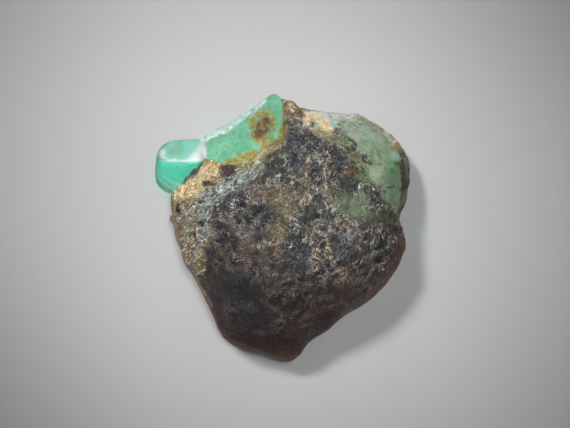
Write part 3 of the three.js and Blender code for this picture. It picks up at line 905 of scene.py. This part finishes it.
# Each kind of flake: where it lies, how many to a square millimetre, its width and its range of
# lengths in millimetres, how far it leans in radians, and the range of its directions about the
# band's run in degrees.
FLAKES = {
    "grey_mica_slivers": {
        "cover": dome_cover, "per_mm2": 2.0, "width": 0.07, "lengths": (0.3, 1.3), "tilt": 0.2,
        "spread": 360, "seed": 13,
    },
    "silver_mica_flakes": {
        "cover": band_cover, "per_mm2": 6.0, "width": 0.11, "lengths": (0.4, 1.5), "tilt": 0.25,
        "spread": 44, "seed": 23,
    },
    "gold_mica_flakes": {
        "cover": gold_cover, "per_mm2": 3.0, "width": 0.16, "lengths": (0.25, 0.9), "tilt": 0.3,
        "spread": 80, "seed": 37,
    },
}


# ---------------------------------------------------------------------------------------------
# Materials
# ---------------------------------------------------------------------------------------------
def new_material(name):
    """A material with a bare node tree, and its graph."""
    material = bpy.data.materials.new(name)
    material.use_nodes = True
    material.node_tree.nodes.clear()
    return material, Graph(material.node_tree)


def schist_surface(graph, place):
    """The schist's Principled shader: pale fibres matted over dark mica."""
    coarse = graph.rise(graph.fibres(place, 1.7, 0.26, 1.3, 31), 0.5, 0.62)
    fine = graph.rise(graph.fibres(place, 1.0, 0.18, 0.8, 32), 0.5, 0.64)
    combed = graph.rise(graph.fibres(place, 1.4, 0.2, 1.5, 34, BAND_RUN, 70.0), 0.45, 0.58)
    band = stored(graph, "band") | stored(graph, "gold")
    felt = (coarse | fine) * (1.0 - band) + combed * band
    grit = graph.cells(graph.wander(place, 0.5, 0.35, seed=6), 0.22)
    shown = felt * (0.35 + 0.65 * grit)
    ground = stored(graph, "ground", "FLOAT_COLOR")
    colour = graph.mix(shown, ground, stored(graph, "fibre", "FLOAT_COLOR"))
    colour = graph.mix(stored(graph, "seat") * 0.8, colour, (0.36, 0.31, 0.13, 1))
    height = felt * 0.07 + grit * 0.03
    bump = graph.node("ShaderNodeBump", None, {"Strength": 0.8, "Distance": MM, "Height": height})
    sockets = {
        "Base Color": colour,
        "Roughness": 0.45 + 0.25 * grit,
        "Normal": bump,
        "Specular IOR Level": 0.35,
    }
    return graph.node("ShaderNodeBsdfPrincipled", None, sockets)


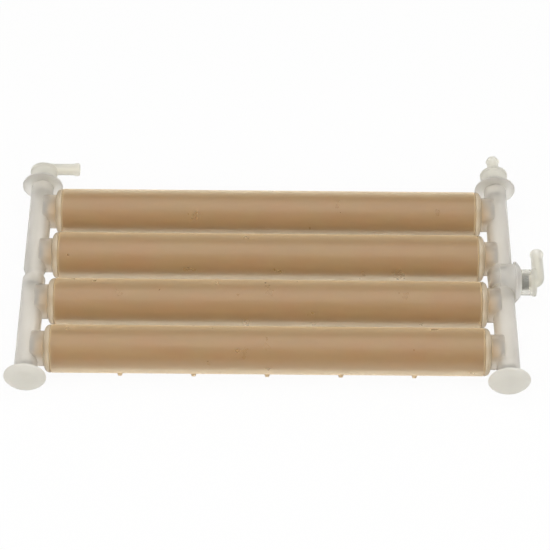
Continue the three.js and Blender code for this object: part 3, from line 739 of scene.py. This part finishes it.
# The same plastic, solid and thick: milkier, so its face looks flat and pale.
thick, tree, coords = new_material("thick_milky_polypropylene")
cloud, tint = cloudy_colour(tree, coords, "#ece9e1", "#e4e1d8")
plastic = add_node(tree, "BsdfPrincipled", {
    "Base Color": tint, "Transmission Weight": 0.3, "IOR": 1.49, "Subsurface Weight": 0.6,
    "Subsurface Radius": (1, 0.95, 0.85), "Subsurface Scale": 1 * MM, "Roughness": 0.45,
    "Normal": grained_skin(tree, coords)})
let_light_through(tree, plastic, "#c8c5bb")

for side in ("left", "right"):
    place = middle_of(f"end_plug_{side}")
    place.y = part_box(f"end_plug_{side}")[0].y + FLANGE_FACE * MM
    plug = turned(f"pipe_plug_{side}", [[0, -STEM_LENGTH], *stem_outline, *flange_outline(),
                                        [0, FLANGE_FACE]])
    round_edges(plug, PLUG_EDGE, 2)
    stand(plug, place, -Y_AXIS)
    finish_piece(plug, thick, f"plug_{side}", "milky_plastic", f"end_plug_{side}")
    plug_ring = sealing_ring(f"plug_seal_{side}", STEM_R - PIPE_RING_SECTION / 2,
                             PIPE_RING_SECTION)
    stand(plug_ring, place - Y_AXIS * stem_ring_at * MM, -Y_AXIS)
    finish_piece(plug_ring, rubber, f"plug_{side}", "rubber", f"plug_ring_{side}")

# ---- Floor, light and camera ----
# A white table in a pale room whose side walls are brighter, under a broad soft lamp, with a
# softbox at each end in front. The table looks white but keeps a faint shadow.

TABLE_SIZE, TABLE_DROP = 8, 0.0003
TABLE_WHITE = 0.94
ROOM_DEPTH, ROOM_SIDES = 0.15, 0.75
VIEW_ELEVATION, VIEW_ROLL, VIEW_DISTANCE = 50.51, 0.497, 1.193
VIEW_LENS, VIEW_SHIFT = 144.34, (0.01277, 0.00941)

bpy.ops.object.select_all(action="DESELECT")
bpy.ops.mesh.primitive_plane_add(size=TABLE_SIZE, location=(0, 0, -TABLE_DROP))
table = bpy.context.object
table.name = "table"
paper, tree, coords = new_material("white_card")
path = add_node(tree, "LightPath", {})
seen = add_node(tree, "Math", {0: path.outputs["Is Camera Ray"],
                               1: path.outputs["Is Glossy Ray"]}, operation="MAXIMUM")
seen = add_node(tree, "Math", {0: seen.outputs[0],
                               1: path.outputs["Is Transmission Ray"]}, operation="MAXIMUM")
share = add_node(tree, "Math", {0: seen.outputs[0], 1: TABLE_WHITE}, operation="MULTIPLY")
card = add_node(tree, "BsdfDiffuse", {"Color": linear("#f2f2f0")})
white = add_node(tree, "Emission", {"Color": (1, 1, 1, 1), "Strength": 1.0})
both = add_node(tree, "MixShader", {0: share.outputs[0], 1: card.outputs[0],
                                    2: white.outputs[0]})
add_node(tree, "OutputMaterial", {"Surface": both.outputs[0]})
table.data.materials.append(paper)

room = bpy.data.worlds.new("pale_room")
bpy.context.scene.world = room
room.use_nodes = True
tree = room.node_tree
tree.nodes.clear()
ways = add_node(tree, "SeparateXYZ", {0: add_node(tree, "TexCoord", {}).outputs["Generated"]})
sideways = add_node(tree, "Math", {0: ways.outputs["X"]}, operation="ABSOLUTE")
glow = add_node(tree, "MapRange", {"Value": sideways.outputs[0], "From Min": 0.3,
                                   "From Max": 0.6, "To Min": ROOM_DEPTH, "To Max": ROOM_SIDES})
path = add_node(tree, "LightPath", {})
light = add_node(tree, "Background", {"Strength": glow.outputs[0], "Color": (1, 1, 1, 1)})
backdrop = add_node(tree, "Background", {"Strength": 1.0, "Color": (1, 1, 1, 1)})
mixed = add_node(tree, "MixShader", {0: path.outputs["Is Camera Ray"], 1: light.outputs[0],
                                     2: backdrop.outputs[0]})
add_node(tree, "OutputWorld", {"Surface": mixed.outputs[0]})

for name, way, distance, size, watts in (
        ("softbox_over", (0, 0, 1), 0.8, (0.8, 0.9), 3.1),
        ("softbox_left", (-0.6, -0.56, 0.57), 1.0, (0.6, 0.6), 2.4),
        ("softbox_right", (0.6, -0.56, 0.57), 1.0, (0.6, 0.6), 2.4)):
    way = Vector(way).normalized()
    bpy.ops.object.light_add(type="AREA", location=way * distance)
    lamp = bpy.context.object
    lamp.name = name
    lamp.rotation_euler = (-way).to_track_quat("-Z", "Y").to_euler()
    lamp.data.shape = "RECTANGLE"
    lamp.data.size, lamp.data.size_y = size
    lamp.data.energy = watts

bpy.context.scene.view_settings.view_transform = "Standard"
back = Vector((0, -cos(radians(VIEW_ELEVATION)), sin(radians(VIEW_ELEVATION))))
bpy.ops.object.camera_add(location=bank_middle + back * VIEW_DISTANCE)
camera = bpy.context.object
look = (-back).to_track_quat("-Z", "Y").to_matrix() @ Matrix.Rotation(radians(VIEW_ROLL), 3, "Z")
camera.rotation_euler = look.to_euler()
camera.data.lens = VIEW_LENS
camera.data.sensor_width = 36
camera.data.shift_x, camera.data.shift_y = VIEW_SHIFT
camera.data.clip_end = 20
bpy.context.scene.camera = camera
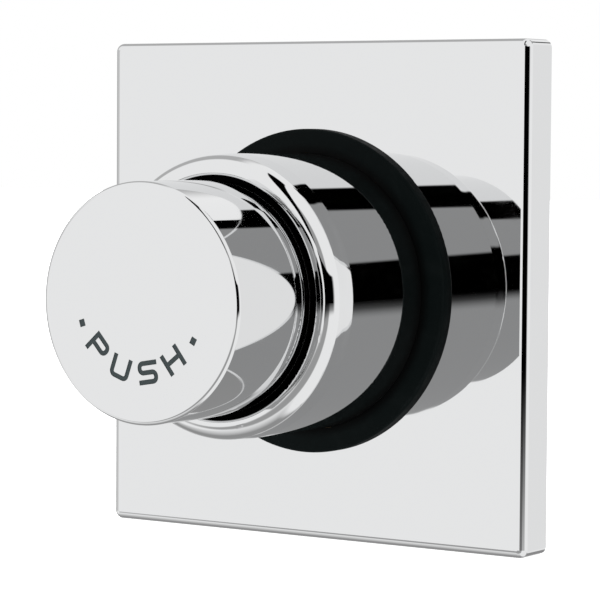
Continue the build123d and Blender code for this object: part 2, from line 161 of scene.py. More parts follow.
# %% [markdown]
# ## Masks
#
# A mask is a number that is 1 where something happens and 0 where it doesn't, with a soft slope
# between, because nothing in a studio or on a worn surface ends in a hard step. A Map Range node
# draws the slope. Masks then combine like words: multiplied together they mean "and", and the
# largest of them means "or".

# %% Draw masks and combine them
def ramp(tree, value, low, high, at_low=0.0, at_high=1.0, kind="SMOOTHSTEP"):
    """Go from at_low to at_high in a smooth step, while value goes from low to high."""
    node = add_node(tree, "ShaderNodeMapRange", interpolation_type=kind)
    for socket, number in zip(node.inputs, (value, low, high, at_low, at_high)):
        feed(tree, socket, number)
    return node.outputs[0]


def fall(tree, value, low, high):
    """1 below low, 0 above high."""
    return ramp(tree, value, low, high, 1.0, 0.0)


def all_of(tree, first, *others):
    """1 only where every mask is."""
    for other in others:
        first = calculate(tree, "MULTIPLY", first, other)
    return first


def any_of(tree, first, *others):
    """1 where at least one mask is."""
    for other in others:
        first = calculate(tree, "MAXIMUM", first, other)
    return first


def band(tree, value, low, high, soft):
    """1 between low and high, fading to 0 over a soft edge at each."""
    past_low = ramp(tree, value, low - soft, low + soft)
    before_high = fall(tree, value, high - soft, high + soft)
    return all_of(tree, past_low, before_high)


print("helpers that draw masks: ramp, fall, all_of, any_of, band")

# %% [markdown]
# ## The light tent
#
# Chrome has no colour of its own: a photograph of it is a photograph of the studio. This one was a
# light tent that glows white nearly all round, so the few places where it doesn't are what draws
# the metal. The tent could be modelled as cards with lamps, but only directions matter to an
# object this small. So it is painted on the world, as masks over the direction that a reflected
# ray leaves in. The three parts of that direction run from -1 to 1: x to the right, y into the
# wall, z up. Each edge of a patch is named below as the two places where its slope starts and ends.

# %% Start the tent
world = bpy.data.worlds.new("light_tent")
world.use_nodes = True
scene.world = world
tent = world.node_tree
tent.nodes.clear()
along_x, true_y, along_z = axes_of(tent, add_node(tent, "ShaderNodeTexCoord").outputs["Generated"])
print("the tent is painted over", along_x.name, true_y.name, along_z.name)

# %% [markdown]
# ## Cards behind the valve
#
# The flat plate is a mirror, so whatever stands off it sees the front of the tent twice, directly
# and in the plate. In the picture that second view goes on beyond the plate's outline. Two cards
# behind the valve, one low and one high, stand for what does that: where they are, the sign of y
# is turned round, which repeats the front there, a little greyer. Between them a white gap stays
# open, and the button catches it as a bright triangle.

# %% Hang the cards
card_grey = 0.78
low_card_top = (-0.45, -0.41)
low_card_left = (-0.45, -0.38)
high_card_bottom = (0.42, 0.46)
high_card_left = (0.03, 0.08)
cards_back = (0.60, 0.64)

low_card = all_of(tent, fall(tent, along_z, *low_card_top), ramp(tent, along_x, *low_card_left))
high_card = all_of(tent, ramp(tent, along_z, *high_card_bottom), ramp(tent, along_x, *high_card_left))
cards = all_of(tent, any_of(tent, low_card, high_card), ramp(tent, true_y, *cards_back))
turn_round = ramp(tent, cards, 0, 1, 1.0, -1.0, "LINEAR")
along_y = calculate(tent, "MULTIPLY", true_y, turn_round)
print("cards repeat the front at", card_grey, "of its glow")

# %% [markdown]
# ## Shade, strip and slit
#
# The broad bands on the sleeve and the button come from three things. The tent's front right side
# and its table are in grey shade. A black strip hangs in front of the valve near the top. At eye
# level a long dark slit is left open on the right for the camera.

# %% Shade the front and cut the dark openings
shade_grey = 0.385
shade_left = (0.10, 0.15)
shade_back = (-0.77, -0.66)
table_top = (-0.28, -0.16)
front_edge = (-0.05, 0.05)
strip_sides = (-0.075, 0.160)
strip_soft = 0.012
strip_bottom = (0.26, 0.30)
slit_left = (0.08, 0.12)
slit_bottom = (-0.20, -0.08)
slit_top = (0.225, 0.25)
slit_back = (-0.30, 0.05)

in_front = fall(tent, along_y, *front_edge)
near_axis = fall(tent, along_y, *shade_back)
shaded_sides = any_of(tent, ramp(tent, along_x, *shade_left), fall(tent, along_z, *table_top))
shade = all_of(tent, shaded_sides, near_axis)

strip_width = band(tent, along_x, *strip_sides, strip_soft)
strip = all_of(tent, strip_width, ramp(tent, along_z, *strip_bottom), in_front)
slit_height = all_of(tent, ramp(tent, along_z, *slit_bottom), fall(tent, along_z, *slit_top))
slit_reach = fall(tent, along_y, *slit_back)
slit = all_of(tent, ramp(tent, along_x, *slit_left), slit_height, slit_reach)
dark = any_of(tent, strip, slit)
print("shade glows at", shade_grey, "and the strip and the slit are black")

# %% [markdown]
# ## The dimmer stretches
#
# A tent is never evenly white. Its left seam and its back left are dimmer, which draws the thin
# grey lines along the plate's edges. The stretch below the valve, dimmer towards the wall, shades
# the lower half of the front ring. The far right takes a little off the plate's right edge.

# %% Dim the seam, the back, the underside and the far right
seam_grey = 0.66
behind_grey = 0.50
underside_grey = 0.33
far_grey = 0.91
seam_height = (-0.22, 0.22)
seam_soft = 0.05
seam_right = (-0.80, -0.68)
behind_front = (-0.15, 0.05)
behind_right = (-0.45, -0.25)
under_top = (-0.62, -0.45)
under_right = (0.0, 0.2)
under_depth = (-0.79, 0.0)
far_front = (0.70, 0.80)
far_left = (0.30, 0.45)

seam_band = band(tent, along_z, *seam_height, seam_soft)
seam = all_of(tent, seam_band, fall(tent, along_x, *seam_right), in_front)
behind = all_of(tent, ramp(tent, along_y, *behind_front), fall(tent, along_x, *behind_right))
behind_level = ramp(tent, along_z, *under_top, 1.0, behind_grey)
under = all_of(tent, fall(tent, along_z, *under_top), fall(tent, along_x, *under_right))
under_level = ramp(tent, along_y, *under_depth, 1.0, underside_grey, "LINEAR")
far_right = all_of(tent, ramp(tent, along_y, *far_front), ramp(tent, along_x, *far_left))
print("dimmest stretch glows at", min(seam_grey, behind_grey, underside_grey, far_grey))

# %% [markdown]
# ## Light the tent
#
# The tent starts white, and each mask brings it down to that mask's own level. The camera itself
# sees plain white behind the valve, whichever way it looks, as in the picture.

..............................

Goal
Of all the lines in the material above, how many contain the word "picture"? Give only the count.

Answer to the exercise
3